Rows from an object dataset
───
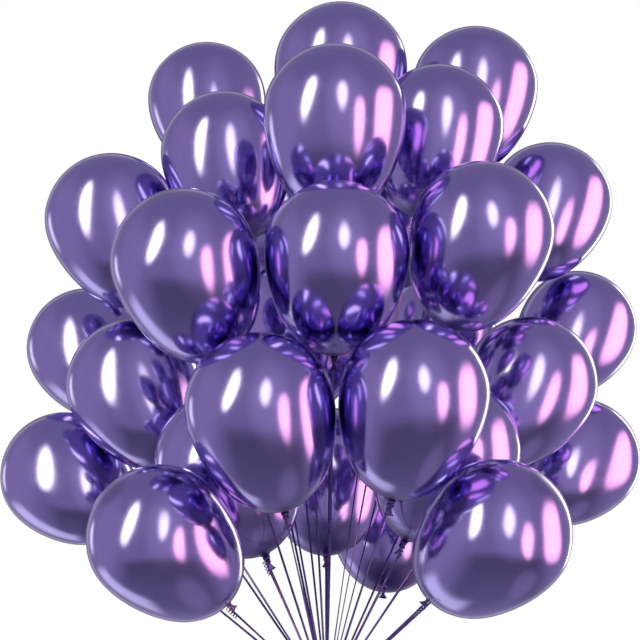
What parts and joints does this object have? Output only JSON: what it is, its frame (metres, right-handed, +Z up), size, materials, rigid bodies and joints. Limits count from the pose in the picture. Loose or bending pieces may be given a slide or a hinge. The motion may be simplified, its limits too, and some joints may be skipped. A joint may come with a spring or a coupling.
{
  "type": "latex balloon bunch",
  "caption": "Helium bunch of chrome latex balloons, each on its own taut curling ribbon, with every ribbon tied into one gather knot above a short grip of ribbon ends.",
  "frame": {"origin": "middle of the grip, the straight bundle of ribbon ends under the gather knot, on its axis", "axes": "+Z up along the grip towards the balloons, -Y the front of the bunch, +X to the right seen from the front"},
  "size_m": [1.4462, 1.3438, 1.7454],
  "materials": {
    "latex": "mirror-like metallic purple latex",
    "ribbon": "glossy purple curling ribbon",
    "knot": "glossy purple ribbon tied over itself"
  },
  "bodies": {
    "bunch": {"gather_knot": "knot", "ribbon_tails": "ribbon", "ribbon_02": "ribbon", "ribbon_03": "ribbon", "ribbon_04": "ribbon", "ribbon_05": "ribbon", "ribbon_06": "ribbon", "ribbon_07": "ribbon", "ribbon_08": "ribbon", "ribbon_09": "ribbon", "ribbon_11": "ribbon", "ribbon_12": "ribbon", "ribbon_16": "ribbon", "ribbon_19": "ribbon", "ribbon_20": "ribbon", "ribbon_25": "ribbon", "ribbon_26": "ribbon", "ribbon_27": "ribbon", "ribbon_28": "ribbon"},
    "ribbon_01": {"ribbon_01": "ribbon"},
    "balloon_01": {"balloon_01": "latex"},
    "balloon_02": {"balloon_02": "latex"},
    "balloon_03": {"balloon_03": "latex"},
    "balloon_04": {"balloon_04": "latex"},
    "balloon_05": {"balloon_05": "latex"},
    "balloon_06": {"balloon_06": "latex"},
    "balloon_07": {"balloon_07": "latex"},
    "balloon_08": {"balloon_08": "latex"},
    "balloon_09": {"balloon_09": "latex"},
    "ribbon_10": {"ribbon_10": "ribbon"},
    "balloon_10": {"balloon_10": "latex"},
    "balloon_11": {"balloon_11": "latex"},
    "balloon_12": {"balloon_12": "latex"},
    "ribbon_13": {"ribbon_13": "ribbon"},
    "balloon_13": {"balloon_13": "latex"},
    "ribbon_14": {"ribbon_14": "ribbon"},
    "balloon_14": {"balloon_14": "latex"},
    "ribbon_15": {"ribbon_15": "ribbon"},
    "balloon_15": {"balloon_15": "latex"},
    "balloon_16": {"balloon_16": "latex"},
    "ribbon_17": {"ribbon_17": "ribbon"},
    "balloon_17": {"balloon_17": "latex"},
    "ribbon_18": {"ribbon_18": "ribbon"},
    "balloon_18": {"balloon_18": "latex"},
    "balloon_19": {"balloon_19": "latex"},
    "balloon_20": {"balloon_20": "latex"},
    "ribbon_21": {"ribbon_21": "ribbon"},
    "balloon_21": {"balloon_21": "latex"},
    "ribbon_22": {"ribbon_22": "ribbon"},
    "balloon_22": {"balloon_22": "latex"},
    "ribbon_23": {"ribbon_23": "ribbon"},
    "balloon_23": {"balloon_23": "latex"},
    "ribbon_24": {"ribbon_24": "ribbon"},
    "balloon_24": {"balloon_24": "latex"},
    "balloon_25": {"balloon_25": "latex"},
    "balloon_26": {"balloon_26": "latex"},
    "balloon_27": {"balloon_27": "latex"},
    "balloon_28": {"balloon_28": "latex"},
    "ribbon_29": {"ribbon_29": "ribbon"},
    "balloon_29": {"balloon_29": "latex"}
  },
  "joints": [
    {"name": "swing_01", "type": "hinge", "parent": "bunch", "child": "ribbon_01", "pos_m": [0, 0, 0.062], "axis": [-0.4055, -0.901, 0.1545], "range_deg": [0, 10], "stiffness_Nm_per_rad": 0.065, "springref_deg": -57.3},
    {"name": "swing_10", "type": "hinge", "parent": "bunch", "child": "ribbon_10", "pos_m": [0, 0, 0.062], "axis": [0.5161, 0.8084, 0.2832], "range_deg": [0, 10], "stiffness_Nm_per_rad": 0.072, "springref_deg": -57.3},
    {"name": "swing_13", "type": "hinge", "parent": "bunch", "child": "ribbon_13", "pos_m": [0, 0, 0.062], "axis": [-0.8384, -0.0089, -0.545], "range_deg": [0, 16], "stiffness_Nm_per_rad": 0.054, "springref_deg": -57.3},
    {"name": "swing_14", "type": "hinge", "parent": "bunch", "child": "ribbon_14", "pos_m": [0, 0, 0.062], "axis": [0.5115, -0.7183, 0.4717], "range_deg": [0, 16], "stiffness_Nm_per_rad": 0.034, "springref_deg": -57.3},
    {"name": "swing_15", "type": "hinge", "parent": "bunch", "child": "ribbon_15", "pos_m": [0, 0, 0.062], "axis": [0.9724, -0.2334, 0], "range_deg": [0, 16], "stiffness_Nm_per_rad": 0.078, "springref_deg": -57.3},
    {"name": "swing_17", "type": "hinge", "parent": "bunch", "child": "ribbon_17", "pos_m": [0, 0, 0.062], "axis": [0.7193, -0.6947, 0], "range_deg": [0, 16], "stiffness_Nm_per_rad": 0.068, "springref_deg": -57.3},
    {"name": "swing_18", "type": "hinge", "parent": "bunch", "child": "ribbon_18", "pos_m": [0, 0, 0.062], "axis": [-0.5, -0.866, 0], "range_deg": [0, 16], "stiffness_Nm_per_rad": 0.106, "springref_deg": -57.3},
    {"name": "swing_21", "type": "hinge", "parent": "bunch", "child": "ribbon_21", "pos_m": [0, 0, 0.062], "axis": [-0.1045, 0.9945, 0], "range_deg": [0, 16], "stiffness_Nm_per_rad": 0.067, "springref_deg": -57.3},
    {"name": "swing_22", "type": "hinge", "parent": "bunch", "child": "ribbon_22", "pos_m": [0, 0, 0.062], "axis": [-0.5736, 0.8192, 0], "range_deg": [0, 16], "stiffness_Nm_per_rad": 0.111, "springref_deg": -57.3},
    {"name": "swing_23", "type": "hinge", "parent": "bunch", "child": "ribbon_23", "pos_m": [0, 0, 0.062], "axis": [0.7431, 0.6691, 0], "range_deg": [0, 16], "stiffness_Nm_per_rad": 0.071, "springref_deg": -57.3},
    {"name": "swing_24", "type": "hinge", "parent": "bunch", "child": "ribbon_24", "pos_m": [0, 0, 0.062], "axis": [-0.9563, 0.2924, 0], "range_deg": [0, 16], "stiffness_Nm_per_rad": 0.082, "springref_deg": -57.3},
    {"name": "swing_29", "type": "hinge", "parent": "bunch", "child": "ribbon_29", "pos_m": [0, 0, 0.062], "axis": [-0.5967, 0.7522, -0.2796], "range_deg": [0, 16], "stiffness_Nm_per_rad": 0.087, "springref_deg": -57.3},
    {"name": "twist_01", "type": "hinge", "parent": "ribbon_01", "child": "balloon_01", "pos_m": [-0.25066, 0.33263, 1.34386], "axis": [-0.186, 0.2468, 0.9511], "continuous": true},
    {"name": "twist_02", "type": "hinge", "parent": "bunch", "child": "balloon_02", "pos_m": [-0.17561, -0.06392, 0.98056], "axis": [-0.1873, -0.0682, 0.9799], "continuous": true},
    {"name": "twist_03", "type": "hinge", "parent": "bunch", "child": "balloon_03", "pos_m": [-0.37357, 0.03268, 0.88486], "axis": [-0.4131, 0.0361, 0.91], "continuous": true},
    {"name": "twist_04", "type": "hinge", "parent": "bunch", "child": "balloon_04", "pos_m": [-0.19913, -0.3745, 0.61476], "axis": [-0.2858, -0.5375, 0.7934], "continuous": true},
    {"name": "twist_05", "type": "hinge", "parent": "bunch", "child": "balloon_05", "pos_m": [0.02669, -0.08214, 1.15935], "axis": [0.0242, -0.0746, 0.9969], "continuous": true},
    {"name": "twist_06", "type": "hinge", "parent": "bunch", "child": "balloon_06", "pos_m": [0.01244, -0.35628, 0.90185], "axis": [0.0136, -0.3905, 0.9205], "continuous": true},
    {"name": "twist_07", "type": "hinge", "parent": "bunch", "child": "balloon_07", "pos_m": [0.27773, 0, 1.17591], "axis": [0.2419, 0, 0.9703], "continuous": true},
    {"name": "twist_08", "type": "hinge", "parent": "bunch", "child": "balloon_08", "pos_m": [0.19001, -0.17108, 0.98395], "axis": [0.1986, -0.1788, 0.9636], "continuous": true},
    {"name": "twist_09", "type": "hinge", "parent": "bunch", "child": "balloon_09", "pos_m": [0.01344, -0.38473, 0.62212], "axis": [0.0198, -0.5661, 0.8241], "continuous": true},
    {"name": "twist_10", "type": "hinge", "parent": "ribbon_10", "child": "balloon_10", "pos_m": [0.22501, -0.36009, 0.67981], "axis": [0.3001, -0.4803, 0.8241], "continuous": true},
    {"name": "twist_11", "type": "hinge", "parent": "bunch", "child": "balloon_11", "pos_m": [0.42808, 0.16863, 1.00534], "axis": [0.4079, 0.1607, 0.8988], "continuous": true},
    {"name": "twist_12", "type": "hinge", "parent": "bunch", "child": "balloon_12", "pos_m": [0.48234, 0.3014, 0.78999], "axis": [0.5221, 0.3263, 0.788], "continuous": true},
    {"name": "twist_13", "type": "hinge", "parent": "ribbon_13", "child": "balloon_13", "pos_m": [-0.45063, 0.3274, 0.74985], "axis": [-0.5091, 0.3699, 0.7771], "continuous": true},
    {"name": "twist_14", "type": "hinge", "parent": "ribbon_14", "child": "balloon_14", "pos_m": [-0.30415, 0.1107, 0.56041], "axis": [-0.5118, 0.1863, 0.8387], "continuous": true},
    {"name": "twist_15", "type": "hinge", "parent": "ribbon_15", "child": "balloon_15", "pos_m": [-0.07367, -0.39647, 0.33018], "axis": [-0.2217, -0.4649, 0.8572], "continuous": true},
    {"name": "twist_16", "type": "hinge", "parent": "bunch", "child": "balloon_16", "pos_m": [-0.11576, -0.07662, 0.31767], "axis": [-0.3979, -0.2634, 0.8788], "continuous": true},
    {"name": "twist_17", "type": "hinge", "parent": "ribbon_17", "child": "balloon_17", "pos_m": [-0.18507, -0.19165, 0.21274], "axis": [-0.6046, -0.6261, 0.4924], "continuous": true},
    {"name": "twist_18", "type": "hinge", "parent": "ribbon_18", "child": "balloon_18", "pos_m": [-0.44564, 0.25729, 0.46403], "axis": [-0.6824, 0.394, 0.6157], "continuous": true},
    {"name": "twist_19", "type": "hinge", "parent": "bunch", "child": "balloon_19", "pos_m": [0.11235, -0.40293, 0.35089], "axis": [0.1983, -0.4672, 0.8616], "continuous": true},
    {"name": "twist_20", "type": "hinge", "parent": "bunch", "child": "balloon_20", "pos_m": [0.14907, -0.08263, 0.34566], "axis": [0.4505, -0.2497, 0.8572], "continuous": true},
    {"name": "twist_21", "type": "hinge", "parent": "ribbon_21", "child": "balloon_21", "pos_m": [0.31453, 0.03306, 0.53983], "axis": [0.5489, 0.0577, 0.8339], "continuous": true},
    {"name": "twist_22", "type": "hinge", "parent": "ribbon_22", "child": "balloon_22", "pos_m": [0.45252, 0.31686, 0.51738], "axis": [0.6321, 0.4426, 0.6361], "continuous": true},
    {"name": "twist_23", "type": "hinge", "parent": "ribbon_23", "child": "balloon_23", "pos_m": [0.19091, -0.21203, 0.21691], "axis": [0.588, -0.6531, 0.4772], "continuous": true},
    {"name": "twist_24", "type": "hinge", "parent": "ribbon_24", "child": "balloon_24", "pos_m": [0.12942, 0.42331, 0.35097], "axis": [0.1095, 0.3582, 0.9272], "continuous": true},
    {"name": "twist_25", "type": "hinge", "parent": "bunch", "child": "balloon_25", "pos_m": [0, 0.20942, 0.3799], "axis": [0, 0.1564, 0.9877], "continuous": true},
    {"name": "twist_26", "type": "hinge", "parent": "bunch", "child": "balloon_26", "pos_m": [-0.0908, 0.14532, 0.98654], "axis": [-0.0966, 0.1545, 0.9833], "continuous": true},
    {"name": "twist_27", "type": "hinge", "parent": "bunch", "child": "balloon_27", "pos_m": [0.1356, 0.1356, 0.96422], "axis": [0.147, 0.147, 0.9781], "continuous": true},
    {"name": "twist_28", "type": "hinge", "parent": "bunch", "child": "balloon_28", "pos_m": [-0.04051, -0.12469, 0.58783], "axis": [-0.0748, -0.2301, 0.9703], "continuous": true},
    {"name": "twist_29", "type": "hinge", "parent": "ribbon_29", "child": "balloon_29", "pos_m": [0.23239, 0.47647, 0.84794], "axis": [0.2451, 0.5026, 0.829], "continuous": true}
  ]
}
───
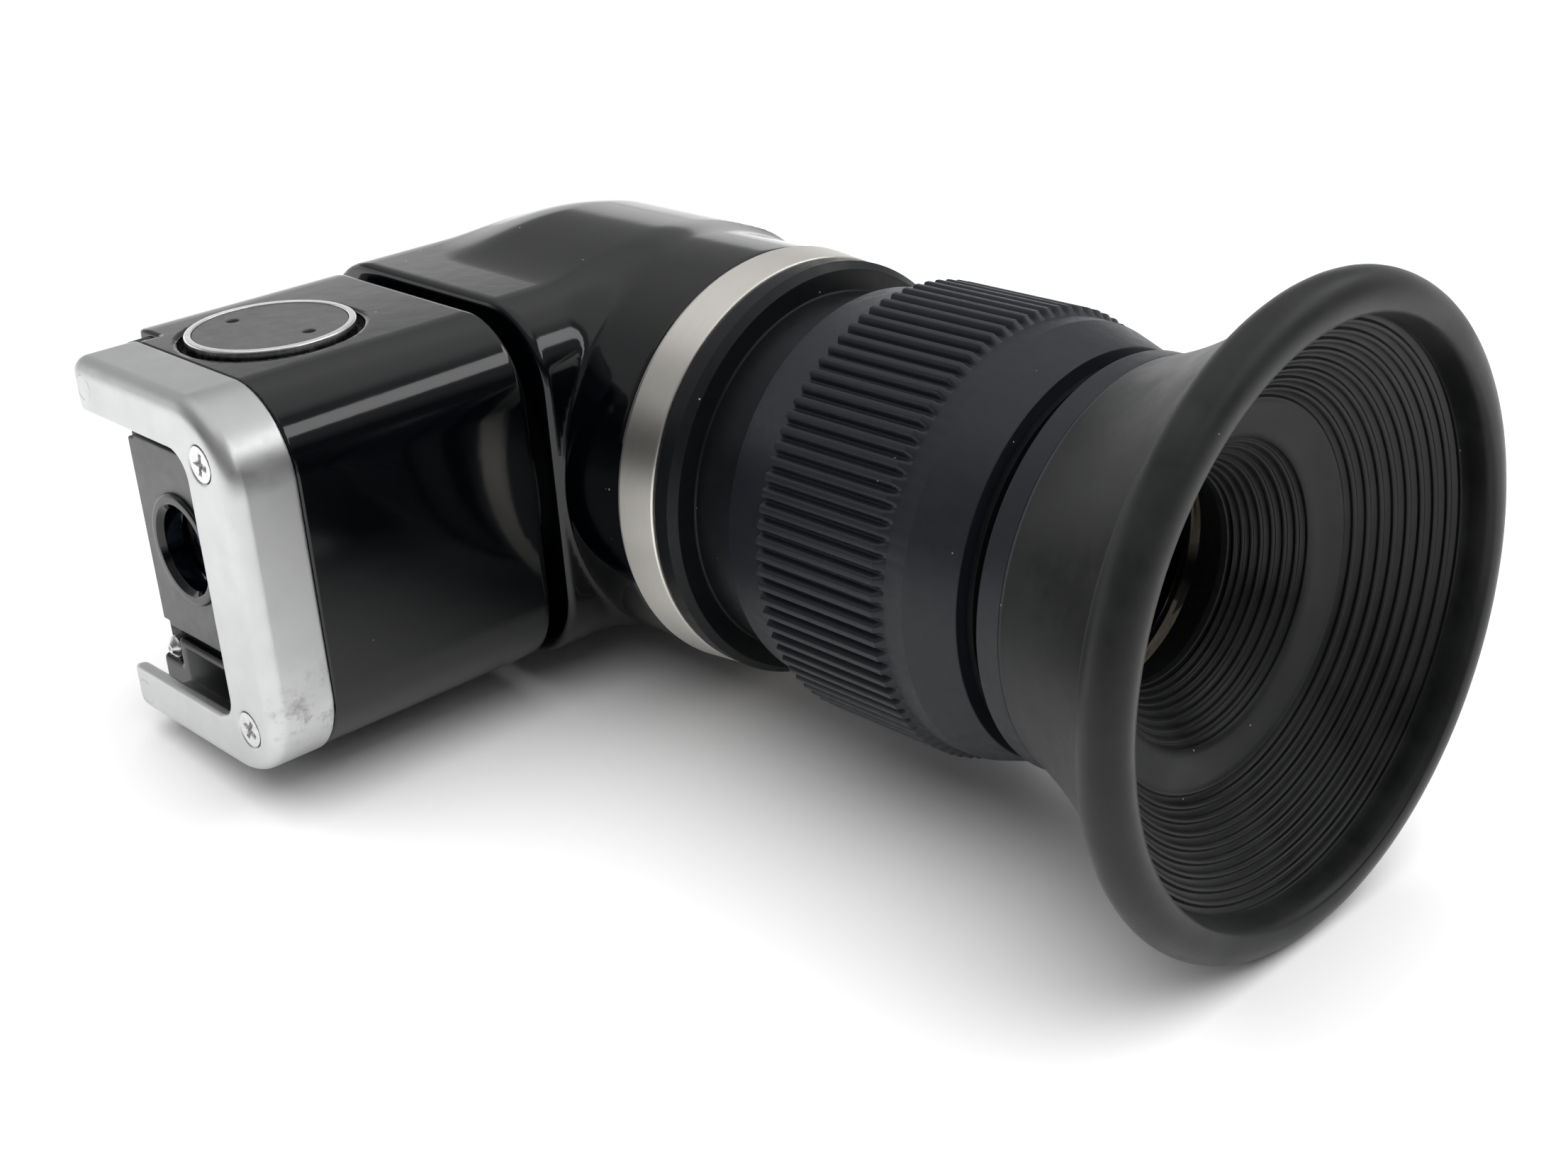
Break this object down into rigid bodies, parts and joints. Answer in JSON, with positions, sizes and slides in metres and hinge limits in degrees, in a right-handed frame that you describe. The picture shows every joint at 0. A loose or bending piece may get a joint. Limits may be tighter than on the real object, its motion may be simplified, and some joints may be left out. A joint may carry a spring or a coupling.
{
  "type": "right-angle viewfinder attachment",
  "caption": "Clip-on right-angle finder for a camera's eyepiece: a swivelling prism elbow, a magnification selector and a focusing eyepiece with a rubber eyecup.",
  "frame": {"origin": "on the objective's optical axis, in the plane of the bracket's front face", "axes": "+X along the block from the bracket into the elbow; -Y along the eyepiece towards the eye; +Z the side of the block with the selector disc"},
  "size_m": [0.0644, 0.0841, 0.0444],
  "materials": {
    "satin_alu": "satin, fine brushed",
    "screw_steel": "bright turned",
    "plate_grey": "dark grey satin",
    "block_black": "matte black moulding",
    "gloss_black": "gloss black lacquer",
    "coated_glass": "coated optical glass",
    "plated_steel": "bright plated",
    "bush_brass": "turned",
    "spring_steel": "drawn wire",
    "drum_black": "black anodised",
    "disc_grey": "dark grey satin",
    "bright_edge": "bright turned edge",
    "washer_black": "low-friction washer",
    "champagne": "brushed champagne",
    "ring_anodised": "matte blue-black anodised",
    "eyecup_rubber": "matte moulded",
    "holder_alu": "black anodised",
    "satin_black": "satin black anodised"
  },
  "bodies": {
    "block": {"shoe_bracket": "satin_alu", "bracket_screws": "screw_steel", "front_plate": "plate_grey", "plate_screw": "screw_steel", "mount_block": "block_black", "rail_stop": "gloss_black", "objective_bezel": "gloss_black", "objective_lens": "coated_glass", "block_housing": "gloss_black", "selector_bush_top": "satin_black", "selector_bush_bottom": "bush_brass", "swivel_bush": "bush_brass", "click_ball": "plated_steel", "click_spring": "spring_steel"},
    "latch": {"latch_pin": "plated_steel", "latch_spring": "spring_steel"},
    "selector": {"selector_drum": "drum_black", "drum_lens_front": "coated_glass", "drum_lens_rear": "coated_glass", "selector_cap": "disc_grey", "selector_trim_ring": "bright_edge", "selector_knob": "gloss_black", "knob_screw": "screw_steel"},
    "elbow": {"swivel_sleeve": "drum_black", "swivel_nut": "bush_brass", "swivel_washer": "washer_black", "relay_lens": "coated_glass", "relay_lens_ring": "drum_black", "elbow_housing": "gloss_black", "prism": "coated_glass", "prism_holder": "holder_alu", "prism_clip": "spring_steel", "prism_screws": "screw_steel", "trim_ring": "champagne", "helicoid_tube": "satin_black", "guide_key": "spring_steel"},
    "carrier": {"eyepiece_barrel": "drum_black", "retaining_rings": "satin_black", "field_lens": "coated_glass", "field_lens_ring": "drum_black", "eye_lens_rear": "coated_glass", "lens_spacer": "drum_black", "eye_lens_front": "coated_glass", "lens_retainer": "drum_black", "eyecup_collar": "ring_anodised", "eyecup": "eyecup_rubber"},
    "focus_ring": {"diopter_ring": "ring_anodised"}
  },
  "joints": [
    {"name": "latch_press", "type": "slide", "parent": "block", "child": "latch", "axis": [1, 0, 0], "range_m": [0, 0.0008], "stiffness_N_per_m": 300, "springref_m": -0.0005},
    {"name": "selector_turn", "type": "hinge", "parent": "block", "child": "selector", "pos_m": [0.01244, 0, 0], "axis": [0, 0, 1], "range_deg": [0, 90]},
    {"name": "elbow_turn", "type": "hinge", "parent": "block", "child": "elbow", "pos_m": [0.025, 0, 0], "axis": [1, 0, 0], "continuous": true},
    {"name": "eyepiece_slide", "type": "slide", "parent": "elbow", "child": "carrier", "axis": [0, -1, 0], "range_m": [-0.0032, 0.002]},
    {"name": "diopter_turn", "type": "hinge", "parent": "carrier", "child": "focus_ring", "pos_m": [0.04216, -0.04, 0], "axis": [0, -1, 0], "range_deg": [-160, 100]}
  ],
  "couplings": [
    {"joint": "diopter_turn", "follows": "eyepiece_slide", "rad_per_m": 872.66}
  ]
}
───
Aim:
Only a number is wanted: how many lines of the material above hold "parts"?

Output of the task:
2